The dots on the left are an interesting stylised version of the geographic area, and the pallete has at least one colour from each member state. We’ve got:

  • Belgium: 🇧🇪
  • The Netherlands: 🇳🇱
  • Luxembourg: 🇱🇺

I only noticed recently that red is the only colour they have in common, unless you count the Dutch royal blue and Luxembourgish cyan as simply blue. Da Ba De, Da Ba Di.

I reckon it’d look way more awesome typeset in Helvetica though! That said, wouldn’t that make more sense for the arrangement Switzerland has with Liechtenstein?

I’m also only but a typeography and logo enthusiast, but there’s something about a grid of dots that also looks decidedly European. I don’t know why.


The cloud is just someone else’s pager

Internet

This is one of the better retorts to “the cloud is just someone else’s computer” I’ve seen. I saw a few different posts mention it.

The web didn’t shut down recently because one of Amazon’s US East data centres went offline. It shut down because architects didn’t build redundancy into their stacks. Putting your eggs in one basket, regardless of what that basket is made from, is a bad idea.

I don’t talk often about my work here, but I have meetings with clients running their own colo stacks that go down more often than these well-publicised outages, and those using cloud providers that survive them without customer-facing downtime. Then you have people like Jason Tubnor who run FreeBSD bhyve stacks on their own tin without any problems for years, and McDonalds that hosted all their kiosk images on S3 without redundancy.
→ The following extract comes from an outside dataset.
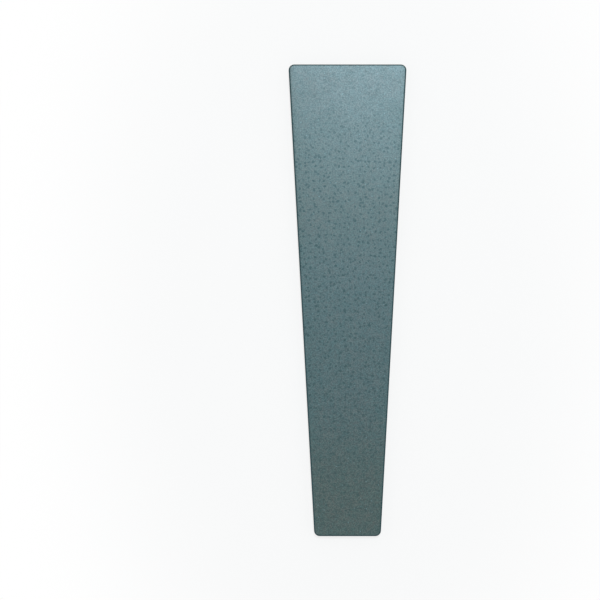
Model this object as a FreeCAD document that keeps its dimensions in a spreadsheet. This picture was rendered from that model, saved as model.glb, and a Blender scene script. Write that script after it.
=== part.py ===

Maturity comes from realising that everything breaks, everything goes down, and everything can’t be relied upon. How you deal with it, as Keanu would say, is up to you. How does your stack handle a subset of it disappearing? Does it have any form of failover? What technical and human contingencies have you got in place when it does need to run in a degraded state? Because it will, someday, for reasons that may be entirely outside your control. It’s turtles all the way down.

I do agree though that centralisation of so much Internet infrastructure in the hands of a couple of providers is a bad thing. If only there were alternatives to them!


When did it become: “delivered to your inbox”?

Internet

When did websites stop saying this:

Sign up to our email newsletter.

And start saying this:

Our newsletter, delivered [right/straight] to your inbox.

I suspect it’s another Silicon Valley tick everyone has internalised, like prefacing sentences with so.